■ WORK TO BE COMPLETED
Answer with one number only: the number of lines that include the word "made".

......

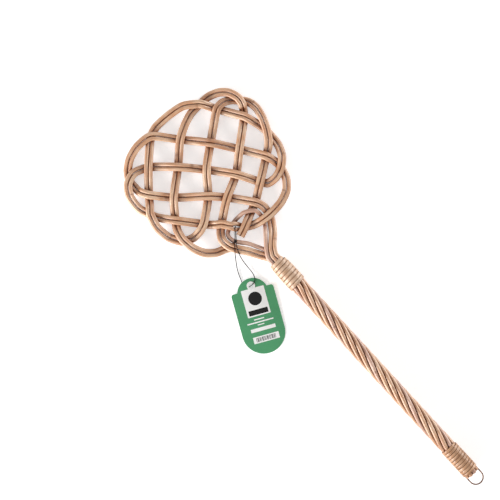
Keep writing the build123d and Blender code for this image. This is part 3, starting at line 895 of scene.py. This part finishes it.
wound(
    "neck_peel_binding", neck_x, neck_binding_length, neck_turns, neck_inside, neck_peel,
    "neck_peel", "neck_binding",
)
wound(
    "end_peel_binding", end_x, end_binding_length, end_turns, end_inside, end_peel,
    "end_peel", "end_binding",
)

# Hanging loop: a bent wire, both legs under the end binding
leg_steps, bow_steps = 16, 24
leg_start = end_x + end_binding_length - leg_length
bow_x = tip_x - wire_radius - leg_reach
leg = [
    Vector((leg_start + (bow_x - leg_start) * i / leg_steps, axis_y - leg_reach, axis_z))
    for i in range(leg_steps)
]
bow = [
    Vector((bow_x + leg_reach * sin(turn), axis_y - leg_reach * cos(turn), axis_z))
    for turn in (pi * i / bow_steps for i in range(bow_steps + 1))
]
back = [Vector((p.x, axis_y + leg_reach, axis_z)) for p in reversed(leg)]
tube(
    "wire_loop", leg + bow + back, wire_radius, wire_sides, plain_shape, [iron],
    "beater", "wire", "hanging_loop",
)

# The core, the card and its ring stay, and only get their finish
kept = (("handle_core", core_wood), ("tag_card", green_card), ("tag_eyelet", white_plastic))
for node_name, finish in kept:
    for material_slot in nodes[node_name].material_slots:
        material_slot.material = finish


# Print on the card
corner_steps = 4


def printed(name, patches, rise, finish):
    """Flat printed patches, each given by its corners and how round they are."""
    places, faces = [], []
    for corners, radius in patches:
        outline = []
        for i, corner in enumerate(corners):
            corner = Vector(corner)
            before = (Vector(corners[i - 1]) - corner).normalized()
            after = (Vector(corners[(i + 1) % len(corners)]) - corner).normalized()
            middle = corner + (before + after) * radius
            for j in range(corner_steps + 1 if radius else 1):
                turn = j / corner_steps * pi / 2
                outline.append(middle - after * radius * cos(turn) - before * radius * sin(turn))
        start = len(places)
        places += [on_tag(p.x, p.y, rise) * MM for p in outline]
        faces.append(tuple(range(start, start + len(outline))))
    mesh = bpy.data.meshes.new(name)
    mesh.from_pydata(places, [], faces)
    mesh.materials.append(finish)
    made = placed(name, mesh)
    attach(made, "tag")


def bar(left, right, middle, height):
    """The corners of a bar along the card's width, in mm from the card's hole."""
    low, high = middle - height / 2, middle + height / 2
    return [(left, low), (right, low), (right, high), (left, high)]


lines_middle = -67.4
white_areas = [
    (bar(-14.1, 15.2, -20.85, 34.9), 0.8),
    (bar(-15.0, 17.9, lines_middle, 8.2), 0.6),
    (bar(-7.6, 5.4, -42.3, 1.4), 0.3),
    (bar(-17.2, 16.3, -46.0, 1.6), 0.3),
    (bar(-4.8, 3.7, -49.4, 1.2), 0.3),
    (bar(-15.0, 16.5, -55.2, 4.4), 0.5),
]
# Plain dark shapes in the white areas: a disc, a bar under it, and evenly spaced lines in the
# lower one
disc_radius, disc_x, disc_y, disc_corners = 8.5, 0.8, -16.7, 32
disc = [
    (disc_x + disc_radius * cos(turn), disc_y + disc_radius * sin(turn))
    for turn in (2 * pi * i / disc_corners for i in range(disc_corners))
]
dark_areas = [(disc, 0.0), (bar(-11.7, 12.7, -33.5, 6.4), 0.3)]
line_count, line_start, line_pitch, line_height = 17, -11.2, 1.5, 5.5
line_widths = (0.5, 1.0, 0.6, 0.8)
for i in range(line_count):
    left = line_start + line_pitch * i
    right = left + line_widths[i % len(line_widths)]
    dark_areas.append((bar(left, right, lines_middle, line_height), 0.0))
print_film = 0.03
printed("tag_print", white_areas, tag_thickness + print_film, white_print)
printed("tag_print_dark", dark_areas, tag_thickness + 2 * print_film, dark_print)

# Floor and light
white = (1, 1, 1, 1)
floor_half = 2.5
glow_start, glow_end = 0.5, 2.0
glow_least, glow_most = 0.5, 1.0
world_light = 0.33
softbox_width, softbox_height = 2.0, 0.75


def seen_rays(tree):
    """1 for rays from the camera and for reflected and transmitted ones, 0 for those that light
    a surface."""
    rays = add(tree, "LightPath").outputs
    seen = calculated(tree, "MAXIMUM", rays["Is Camera Ray"], rays["Is Glossy Ray"])
    return calculated(tree, "MAXIMUM", seen, rays["Is Transmission Ray"])


# White paper that glows a little where the camera or a reflection sees it, and more further out,
# so that it stays white to its edges
floor_finish, floor_tree, floor_shader = finish_of("white_paper_floor")
from_middle = length_of(floor_tree, add(floor_tree, "TexCoord").outputs["Object"])
glow = remap(floor_tree, from_middle, glow_start, glow_end, glow_least, glow_most)
feed(floor_tree, floor_shader, {
    "Base Color": linear("#F6F6F6"),
    "Roughness": 0.95,
    "Specular IOR Level": 0.0,
    "Emission Color": white,
    "Emission Strength": remap(floor_tree, seen_rays(floor_tree), 0, 1, 0, glow),
})
corner_signs = ((-1, -1), (1, -1), (1, 1), (-1, 1))
floor_corners = [(x * floor_half, y * floor_half, 0) for x, y in corner_signs]
floor_mesh = bpy.data.meshes.new("floor")
floor_mesh.from_pydata(floor_corners, [], [(0, 1, 2, 3)])
floor_mesh.materials.append(floor_finish)
floor = placed("floor", floor_mesh)


def softbox(name, place, power):
    """A wide lamp at this place, aimed at the middle of the view."""
    data = bpy.data.lights.new(name, "AREA")
    data.shape = "RECTANGLE"
    data.size, data.size_y = softbox_width, softbox_height
    data.energy = power
    made = placed(name, data)
    made.location = place
    made.rotation_euler = (view_middle - Vector(place)).to_track_quat("-Z", "Y").to_euler()


# Two low soft boxes, one along each side of the handle, so that round pieces are palest on their
# flanks
softbox("key", (-0.3, -1.7, 0.45), 58)
softbox("fill", (0.1, 1.7, 0.45), 31)
world = bpy.data.worlds.new("studio")
world.use_nodes = True
world_tree = world.node_tree
feed(world_tree, world_tree.nodes["Background"], {
    "Color": white,
    "Strength": remap(world_tree, seen_rays(world_tree), 0, 1, world_light, 1),
})
scene.world = world
scene.view_settings.view_transform = "Standard"

bpy.context.view_layer.update()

......

■ THE REPLY
5